Which lines below fall between the one containing "nodes = [upper_lever, lower_lever, rivet]" and the one containing "obj.matrix_world = world"? Repeat them exactly, counting both of those lines, and add nothing else.
▬▬▬
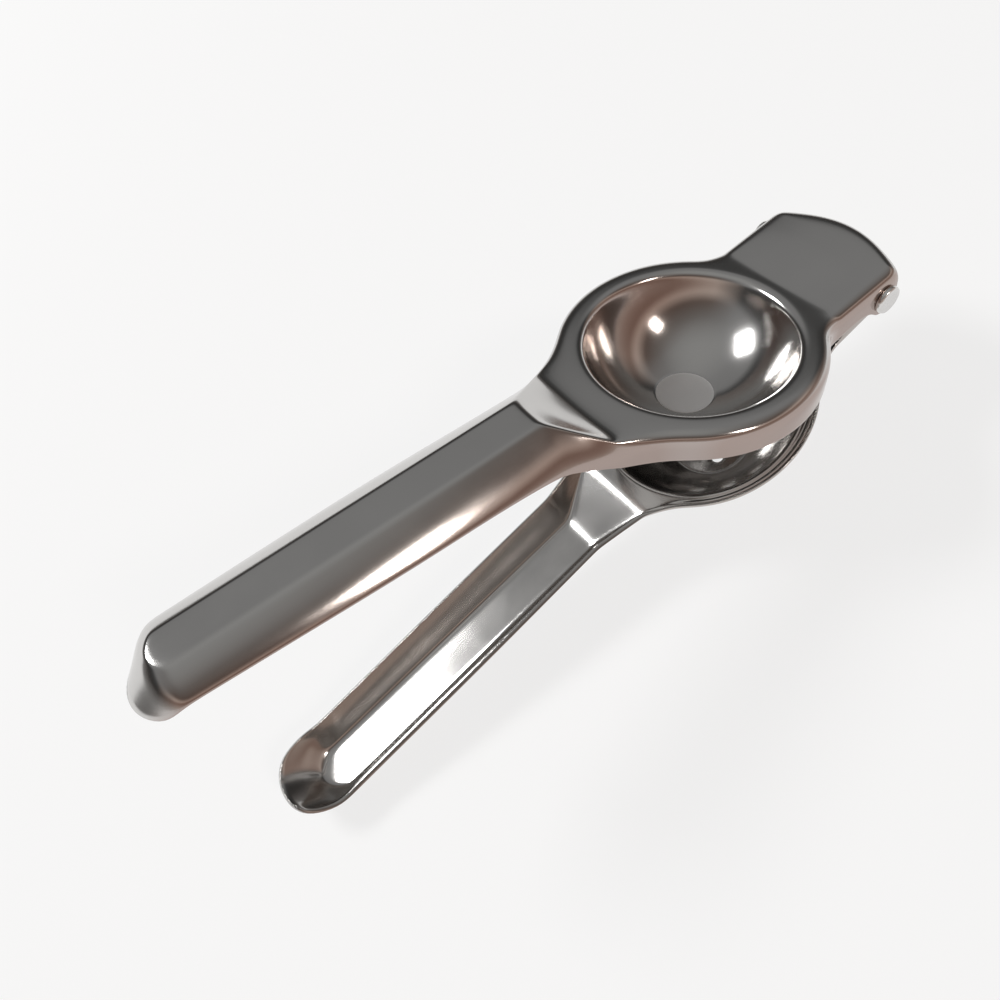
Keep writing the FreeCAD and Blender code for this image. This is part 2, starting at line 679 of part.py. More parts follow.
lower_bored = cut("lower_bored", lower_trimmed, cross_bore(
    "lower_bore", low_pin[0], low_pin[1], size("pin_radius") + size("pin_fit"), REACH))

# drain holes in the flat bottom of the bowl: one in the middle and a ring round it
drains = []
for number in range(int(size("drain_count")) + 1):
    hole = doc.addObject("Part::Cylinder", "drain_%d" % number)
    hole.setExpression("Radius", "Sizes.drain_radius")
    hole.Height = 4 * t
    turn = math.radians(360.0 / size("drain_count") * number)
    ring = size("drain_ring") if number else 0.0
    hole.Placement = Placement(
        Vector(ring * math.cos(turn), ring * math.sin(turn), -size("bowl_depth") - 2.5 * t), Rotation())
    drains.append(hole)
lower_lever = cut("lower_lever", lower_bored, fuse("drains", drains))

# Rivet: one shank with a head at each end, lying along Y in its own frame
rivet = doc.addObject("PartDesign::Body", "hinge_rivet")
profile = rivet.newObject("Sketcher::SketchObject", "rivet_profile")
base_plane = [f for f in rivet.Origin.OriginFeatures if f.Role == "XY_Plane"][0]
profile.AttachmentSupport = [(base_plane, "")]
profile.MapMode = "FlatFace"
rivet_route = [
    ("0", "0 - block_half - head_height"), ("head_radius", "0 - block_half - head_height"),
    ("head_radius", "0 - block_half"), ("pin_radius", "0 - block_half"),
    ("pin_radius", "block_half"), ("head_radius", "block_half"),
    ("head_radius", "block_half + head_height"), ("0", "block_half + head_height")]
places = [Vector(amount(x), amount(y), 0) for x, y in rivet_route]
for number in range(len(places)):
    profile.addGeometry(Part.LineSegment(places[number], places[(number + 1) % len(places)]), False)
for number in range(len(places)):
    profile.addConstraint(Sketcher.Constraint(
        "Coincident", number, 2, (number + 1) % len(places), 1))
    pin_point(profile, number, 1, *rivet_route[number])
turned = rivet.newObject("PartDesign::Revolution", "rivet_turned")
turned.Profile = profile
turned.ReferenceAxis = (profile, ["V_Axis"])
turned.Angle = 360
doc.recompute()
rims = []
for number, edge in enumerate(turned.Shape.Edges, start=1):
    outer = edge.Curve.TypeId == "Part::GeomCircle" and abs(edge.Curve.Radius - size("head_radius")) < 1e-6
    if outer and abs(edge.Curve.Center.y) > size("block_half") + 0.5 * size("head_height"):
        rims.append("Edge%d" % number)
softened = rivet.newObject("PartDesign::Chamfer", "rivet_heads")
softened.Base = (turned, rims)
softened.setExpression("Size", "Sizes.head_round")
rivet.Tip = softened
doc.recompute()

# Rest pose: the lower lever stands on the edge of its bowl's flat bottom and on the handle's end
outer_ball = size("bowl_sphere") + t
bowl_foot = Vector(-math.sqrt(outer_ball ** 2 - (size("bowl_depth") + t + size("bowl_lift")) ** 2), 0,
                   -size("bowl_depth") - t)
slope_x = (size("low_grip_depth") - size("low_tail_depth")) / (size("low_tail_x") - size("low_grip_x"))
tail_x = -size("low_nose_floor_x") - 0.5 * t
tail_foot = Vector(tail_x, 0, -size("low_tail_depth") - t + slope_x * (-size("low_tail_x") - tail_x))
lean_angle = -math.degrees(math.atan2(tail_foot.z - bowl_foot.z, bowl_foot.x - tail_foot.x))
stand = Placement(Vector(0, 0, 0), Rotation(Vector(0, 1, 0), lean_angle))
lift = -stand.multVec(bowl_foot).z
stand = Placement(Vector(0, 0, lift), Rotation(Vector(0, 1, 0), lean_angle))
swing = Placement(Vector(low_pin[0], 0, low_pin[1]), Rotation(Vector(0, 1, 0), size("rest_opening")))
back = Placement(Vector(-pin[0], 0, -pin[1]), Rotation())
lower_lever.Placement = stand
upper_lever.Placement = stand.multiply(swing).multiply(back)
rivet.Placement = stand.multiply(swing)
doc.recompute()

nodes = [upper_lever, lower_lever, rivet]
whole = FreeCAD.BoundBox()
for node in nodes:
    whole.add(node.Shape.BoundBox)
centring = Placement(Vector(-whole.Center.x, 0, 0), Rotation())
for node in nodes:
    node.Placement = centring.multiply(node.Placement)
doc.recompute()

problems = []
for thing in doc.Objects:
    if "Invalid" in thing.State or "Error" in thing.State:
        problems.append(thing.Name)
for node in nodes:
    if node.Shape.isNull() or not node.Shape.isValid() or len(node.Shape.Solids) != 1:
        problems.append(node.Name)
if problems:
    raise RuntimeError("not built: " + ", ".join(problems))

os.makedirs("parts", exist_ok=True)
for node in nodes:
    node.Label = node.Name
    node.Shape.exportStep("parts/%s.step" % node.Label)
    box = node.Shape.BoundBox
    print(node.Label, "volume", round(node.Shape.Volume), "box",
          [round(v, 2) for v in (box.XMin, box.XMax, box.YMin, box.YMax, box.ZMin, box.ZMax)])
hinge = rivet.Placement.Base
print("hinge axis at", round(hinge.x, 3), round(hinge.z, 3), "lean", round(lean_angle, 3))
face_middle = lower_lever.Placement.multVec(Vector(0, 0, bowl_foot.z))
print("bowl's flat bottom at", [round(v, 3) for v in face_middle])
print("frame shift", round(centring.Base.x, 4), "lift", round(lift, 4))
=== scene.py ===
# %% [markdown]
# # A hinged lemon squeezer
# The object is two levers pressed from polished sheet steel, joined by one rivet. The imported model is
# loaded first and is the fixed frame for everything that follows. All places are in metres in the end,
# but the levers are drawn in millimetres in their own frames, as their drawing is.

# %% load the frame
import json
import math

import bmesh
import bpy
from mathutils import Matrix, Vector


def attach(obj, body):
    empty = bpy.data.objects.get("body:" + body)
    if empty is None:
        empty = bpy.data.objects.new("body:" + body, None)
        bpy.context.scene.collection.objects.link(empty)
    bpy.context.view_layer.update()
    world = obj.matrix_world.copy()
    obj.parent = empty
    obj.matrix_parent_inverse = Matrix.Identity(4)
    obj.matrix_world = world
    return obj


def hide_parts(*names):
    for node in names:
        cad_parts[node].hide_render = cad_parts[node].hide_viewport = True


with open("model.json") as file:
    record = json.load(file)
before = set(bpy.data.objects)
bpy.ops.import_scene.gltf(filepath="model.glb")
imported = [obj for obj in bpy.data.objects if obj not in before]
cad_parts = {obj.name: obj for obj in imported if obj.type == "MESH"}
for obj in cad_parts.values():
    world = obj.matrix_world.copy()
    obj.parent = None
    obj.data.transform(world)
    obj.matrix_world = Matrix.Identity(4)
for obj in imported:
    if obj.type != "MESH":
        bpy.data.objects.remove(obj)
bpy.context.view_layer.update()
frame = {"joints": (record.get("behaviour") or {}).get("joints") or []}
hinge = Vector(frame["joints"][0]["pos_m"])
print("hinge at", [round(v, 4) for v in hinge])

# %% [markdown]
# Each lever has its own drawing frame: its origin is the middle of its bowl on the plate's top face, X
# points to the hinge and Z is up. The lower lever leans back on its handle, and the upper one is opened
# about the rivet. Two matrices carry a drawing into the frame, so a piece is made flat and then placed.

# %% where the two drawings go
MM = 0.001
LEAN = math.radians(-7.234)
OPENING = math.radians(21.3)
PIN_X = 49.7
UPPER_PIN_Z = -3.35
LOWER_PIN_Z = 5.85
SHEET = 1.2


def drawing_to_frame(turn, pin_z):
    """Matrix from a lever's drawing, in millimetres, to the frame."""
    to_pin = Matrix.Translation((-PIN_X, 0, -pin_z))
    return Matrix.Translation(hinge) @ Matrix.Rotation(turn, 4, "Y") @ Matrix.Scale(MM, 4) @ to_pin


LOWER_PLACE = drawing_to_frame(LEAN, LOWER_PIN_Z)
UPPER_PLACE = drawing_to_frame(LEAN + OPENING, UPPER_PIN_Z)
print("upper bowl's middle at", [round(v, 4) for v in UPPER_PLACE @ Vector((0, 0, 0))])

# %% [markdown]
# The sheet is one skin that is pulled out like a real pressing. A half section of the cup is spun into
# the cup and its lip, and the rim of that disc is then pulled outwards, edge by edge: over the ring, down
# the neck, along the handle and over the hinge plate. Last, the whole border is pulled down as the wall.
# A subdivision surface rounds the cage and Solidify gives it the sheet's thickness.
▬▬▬
*Exercise result*
nodes = [upper_lever, lower_lever, rivet]
whole = FreeCAD.BoundBox()
for node in nodes:
    whole.add(node.Shape.BoundBox)
centring = Placement(Vector(-whole.Center.x, 0, 0), Rotation())
for node in nodes:
    node.Placement = centring.multiply(node.Placement)
doc.recompute()

problems = []
for thing in doc.Objects:
    if "Invalid" in thing.State or "Error" in thing.State:
        problems.append(thing.Name)
for node in nodes:
    if node.Shape.isNull() or not node.Shape.isValid() or len(node.Shape.Solids) != 1:
        problems.append(node.Name)
if problems:
    raise RuntimeError("not built: " + ", ".join(problems))

os.makedirs("parts", exist_ok=True)
for node in nodes:
    node.Label = node.Name
    node.Shape.exportStep("parts/%s.step" % node.Label)
    box = node.Shape.BoundBox
    print(node.Label, "volume", round(node.Shape.Volume), "box",
          [round(v, 2) for v in (box.XMin, box.XMax, box.YMin, box.YMax, box.ZMin, box.ZMax)])
hinge = rivet.Placement.Base
print("hinge axis at", round(hinge.x, 3), round(hinge.z, 3), "lean", round(lean_angle, 3))
face_middle = lower_lever.Placement.multVec(Vector(0, 0, bowl_foot.z))
print("bowl's flat bottom at", [round(v, 3) for v in face_middle])
print("frame shift", round(centring.Base.x, 4), "lift", round(lift, 4))
=== scene.py ===
# %% [markdown]
# # A hinged lemon squeezer
# The object is two levers pressed from polished sheet steel, joined by one rivet. The imported model is
# loaded first and is the fixed frame for everything that follows. All places are in metres in the end,
# but the levers are drawn in millimetres in their own frames, as their drawing is.

# %% load the frame
import json
import math

import bmesh
import bpy
from mathutils import Matrix, Vector


def attach(obj, body):
    empty = bpy.data.objects.get("body:" + body)
    if empty is None:
        empty = bpy.data.objects.new("body:" + body, None)
        bpy.context.scene.collection.objects.link(empty)
    bpy.context.view_layer.update()
    world = obj.matrix_world.copy()
    obj.parent = empty
    obj.matrix_parent_inverse = Matrix.Identity(4)
    obj.matrix_world = world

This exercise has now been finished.